Williams discusses the impacts of technology and inventions on home cooking between 1820 and 1890, when new gadgets, innovative stoves, and long-range transport of foods via rail lines changed how food was prepared and served and altered eating habits and food consumption. This book is an interesting, easy-to-read chronicle on foodways in the US. It relates how food trends were affected by innovations in preservation such as canning; in cooking methods as affected by equipment and cook stoves; by regionalism and immigration; and by mores of the times. The drawings add to the book, as do the citations taken from original texts and cookbooks. Suitable for high school students as well as public libraries. Recommended. General readers; lower-division undergraduates; faculty and researchers; professionals; two-year technical program students.
Choice
Williams illustrates the impact that technological changes and inventions have had on the American home cook from 1820 to 1890. From apple peelers to the advent of the stove industry and the transport of foodstuffs on rail lines, American food preparation, service, and consumption was transformed.
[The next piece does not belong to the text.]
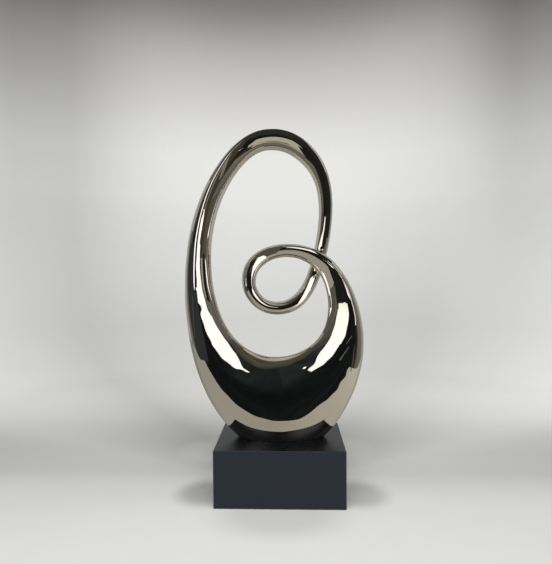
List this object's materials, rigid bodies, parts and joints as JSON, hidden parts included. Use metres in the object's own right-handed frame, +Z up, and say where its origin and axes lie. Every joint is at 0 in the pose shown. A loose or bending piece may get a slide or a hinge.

This book, part of the Food in American History series, will benefit high school students and general readers looking for a simply written overview and comprehensive introduction to the subject. The selected bibliography provides directions for further reading, and one can consult the index for specific foodstuffs or cooking devices….[t]his work's concentration on the broad areas of foodstuffs, preparation, regional foods, eating habits, and dietary and nutritional concepts makes it a well-focused look at the subject. Libraries with similar books would do well to add it if they could benefit from a title that could be used by YAs. Recommended for medium and larger public libraries.